Wednesday 25 November 2009



I just watched this documentary on Berlin, has made me extremely excited for New Year, it had this part on this controversial 1920s actress Anita Berber, I found her lifestyle very interesting, especially for those days. Must have been outrageous ha.

Anita Berber (June 10, 1899 – November 10, 1928) was a German dancer, actress, writer, and prostitute who was the subject of an Otto Dix painting. She lived during the Weimar period.

Born in Leipzig to divorced bohemian parents (a cabaret artist and a violinist), she was raised mainly by her grandmother in Dresden. By the time she was 16, she had moved to Berlin and made her debut as a cabaret dancer. By 1918 she was working in film, and she began dancing nude in 1919. She was scandalous, androgynous and infamous, quickly making a name for herself on the Berlin scene. She wore heavy dancer’s make-up, which on the black and white photos and films of the time came across as jet black lipstick painted across the heart-shaped part of her skinny lips, and charcoaled eyes.

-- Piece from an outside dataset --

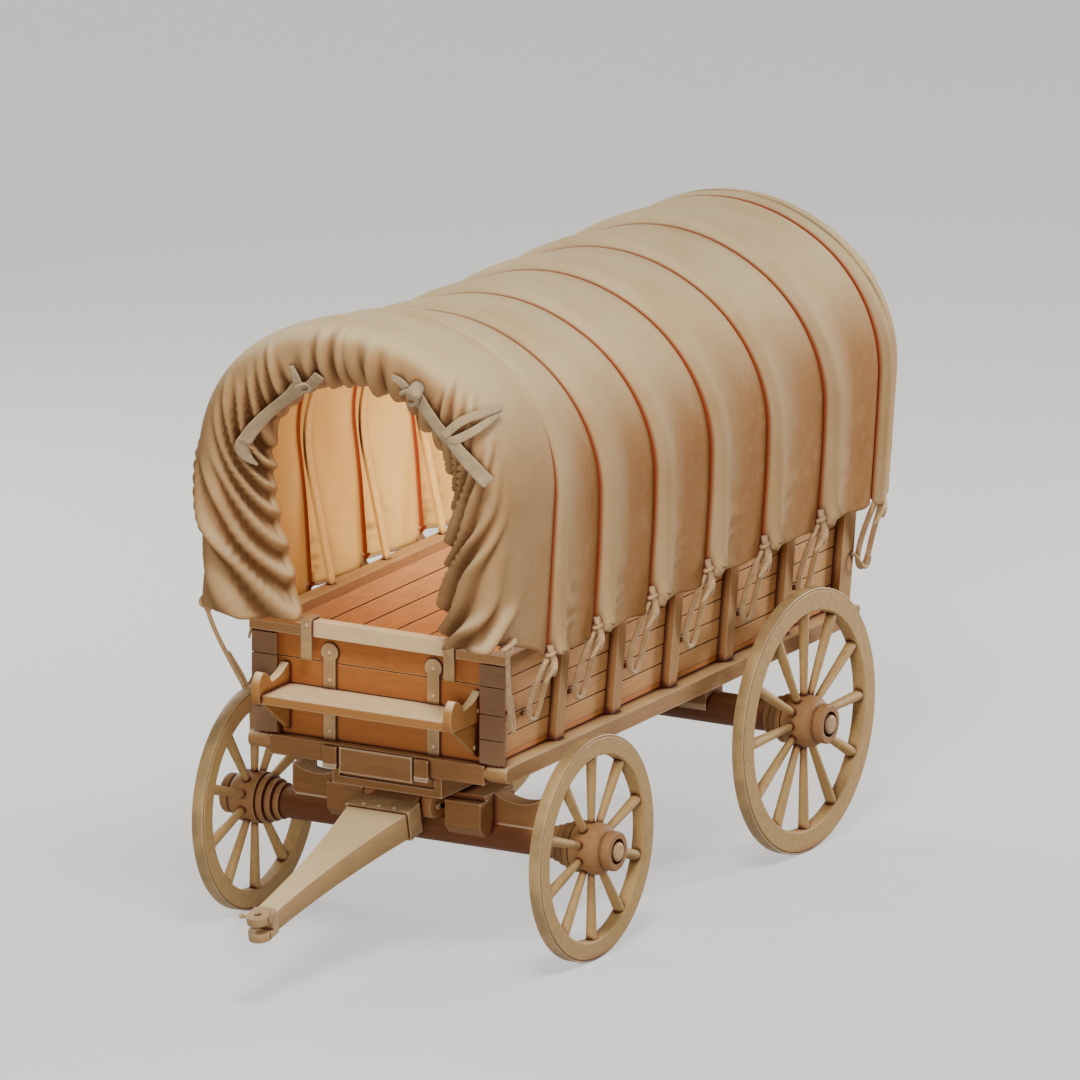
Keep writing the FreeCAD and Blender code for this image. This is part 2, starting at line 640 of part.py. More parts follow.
# ---------------------------------------------------------------------------
# Front gear, which steers about the king pin
# ---------------------------------------------------------------------------
def make_front_gear():
    """Hounds, saddles, sand board, lower turning plate and king pin."""
    ear = "drawbar_eye_radius + 5"
    bottom = "hound_top - hound_depth"
    nose = f"pivot_y - ({ear})"
    tail = "front_axle_y + hound_tail"
    hound = prism("front_hound", "YZ", [[
        (tail, f"{bottom} + 20"), (tail, "hound_top - 20"), (f"{tail} - 20", "hound_top"),
        ("pivot_y + 30", "hound_top"), ("pivot_y", f"pivot_z + {ear}"),
        ("arc", nose, "pivot_z"), ("pivot_y", f"pivot_z - ({ear})"),
        (f"{tail} - 20", bottom)]], "hound_inner", "hound_width")
    seat = rod("hound_seat", "axle_beam_radius", "2 * (hound_inner + hound_width)",
               ("-hound_inner - hound_width", "front_axle_y", "front_wheel_radius"), "X")
    seated = cut("front_hound_seated", hound, seat)
    hole = rod("hound_pin_hole", "drawbar_pin_radius", "2 * (hound_inner + hound_width)",
               ("-hound_inner - hound_width", "pivot_y", "pivot_z"), "X")
    drilled = cut("front_hound_drilled", seated, hole)
    keep("front_hounds", both_sides("front_hound_pair", drilled))

    low = "hound_top - saddle_drop"
    front = "front_axle_y - saddle_front"
    saddle = prism("axle_saddle", "YZ", [[
        (front, "hound_top"), (front, f"{low} + saddle_chamfer"), (f"{front} + saddle_chamfer", low),
        (f"front_axle_y + saddle_rear", low), (f"front_axle_y + saddle_rear", "hound_top")]],
        "saddle_inner", "saddle_width")
    bore = rod("saddle_bore", "axle_beam_radius", "saddle_width + 4",
               ("saddle_inner - 2", "front_axle_y", "front_wheel_radius"), "X")
    keep("axle_saddles", both_sides("axle_saddle_pair", cut("axle_saddle_bored", saddle, bore)))

    start = "saddle_inner + saddle_width"
    under = "front_wheel_radius + axle_beam_radius / 2"
    bed = prism("axle_bed", "XZ", [[
        (start, under), ("axle_bed_outer - axle_bed_chamfer", under),
        ("axle_bed_outer", f"{under} + axle_bed_chamfer"), ("axle_bed_outer", "axle_bed_top"),
        ("arc", f"(axle_bed_outer + {start}) / 2", "axle_bed_top - axle_bed_hollow"),
        (start, "axle_bed_top")]],
        "front_axle_y - axle_bed_half", "2 * axle_bed_half")
    rest = rod("axle_bed_rest", "axle_beam_radius", "axle_bed_outer",
               ("0", "front_axle_y", "front_wheel_radius"), "X")
    keep("front_axle_bed", both_sides("axle_bed_pair", cut("axle_bed_seated", bed, rest)))

    board = box("sand_board_plank",
                ("-sand_board_half", "front_axle_y - sand_board_front", "hound_top"),
                ("sand_board_half", "front_axle_y + sand_board_rear", "sand_board_top"))
    shaft = rod("sand_board_hole", "king_pin_radius", "sand_board_thickness + 4",
                ("0", "front_axle_y", "hound_top - 2"))
    keep("sand_board", cut("sand_board_drilled", board, shaft))

    disc = rod("lower_plate_disc", "plate_radius", "plate_thickness",
               ("0", "front_axle_y", "sand_board_top"))
    plate_hole = rod("lower_plate_hole", "king_pin_radius", "plate_thickness + 4",
                     ("0", "front_axle_y", "sand_board_top - 2"))
    keep("lower_turning_plate", cut("lower_plate_drilled", disc, plate_hole))

    foot = "front_wheel_radius + axle_beam_radius"
    pin = rod("king_pin_shaft", "king_pin_radius", f"bolster_bottom + 60 - ({foot})",
              ("0", "front_axle_y", foot))
    keep("king_pin", pin)

    cross = rod("drawbar_pin_shaft", "drawbar_pin_radius", "2 * (hound_inner + hound_width + 14)",
                ("-(hound_inner + hound_width + 14)", "pivot_y", "pivot_z"), "X")
    keep("drawbar_pin", cross)


# ---------------------------------------------------------------------------
# Drawbar
# ---------------------------------------------------------------------------
def slope(item):
    """Stand a drawbar piece, drawn about its pin with the bar along -Y, at its slope."""
    return place(item, "0", "pivot_y", "pivot_z", X_AXIS, "drawbar_slope")


def make_drawbar():
    """Tapered drawbar, its band, the hitch head with its bore and slot, and the keeper stud."""
    plan = prism("drawbar_plan", "XY", [[
        ("-drawbar_rear_half", "drawbar_eye_radius"), ("drawbar_rear_half", "drawbar_eye_radius"),
        ("drawbar_rear_half", "-drawbar_neck_rear"), ("drawbar_shoulder", "-drawbar_shoulder_start"),
        ("drawbar_shoulder", "-drawbar_taper_start"), ("arc", "drawbar_waist", "-drawbar_waist_reach"),
        ("drawbar_neck_half", "-drawbar_length"), ("-drawbar_neck_half", "-drawbar_length"),
        ("arc", "-drawbar_waist", "-drawbar_waist_reach"),
        ("-drawbar_shoulder", "-drawbar_taper_start"), ("-drawbar_shoulder", "-drawbar_shoulder_start"),
        ("-drawbar_rear_half", "-drawbar_neck_rear")]], "-drawbar_thickness", "2 * drawbar_thickness")
    half = "drawbar_thickness / 2"
    neck = "drawbar_neck_thickness / 2"
    side = prism("drawbar_side", "YZ", [[
        ("0", "drawbar_eye_radius"), ("-drawbar_shoulder_start", half), ("-drawbar_taper_start", half),
        ("-drawbar_length", neck), ("-drawbar_length", "-" + neck),
        ("-drawbar_taper_start", "-" + half), ("-drawbar_shoulder_start", "-" + half),
        ("0", "-drawbar_eye_radius"), ("arc", "drawbar_eye_radius", "0")]],
        "-drawbar_shoulder - 10", "2 * drawbar_shoulder + 20")
    bar = common("drawbar_blank", plan, side)
    hole = rod("drawbar_pin_hole", "drawbar_pin_radius + running_clearance", "2 * drawbar_shoulder",
               ("-drawbar_shoulder", "0", "0"), "X")
    drilled = cut("drawbar_drilled", bar, hole)
    head_room = rod("hitch_room", "hitch_radius + 40", "2 * drawbar_thickness",
                    ("0", "-drawbar_length", "-drawbar_thickness"))
    keep("drawbar", slope(cut("drawbar_cut", drilled, head_room)))

    outer = box("band_outer",
                ("-drawbar_shoulder - band_wall", "-band_reach - band_length / 2", f"-{half} - band_wall"),
                ("drawbar_shoulder + band_wall", "-band_reach + band_length / 2", f"{half} + band_wall"))
    inner = box("band_inner", ("-drawbar_shoulder", "-band_reach - band_length", f"-{half}"),
                ("drawbar_shoulder", "-band_reach + band_length", half))
    keep("drawbar_band", slope(cut("band_ring", outer, inner)))
    keep("hitch_head", slope(make_hitch(neck)))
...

Her hair was cut fashionably into a short bob and was frequently bright red, as in 1925 when the German painter Otto Dix painted a portrait of her, titled "The Dancer Anita Berber". Her dancer friend and sometime lover Sebastian Droste, who performed in the film Algol (1920), was skinny and had black hair with gelled up curls much like sideburns. Neither of them wore much more than lowslung loincloths and Anita occasionally a corsage worn well below her small breasts.[1]

Her performances broke boundaries with their androgyny and total nudity, but it was her public appearances that really challenged taboos. Berber's overt cocaine use and bisexuality were matters of public chatter. She was allegedly the sexual slave of a woman and the woman's 15-year-old daughter. She could often be seen in Berlin's hotel lobbies, nightclubs and casinos; she would walk around naked except for a sable fur, carrying a pet monkey and a silver brooch full of cocaine, while flaunting her lesbian lovers—removing the barrier between performance and normal life. Besides being a cocaine addict, she was an alcoholic, but at the age of 29, gave up both suddenly and completely. According to Mel Gordon in The Seven Addictions and Five Professions of Anita Berber, she was diagnosed with severe tuberculosis while performing abroad. She died on November 10, 1928 in a Kreuzberg hospital and was buried at St. Thomas cemetery in Neukölln. According to Lucinda Jarrett she was married three times (secondly to Droste) and died after a collapse in Damascus.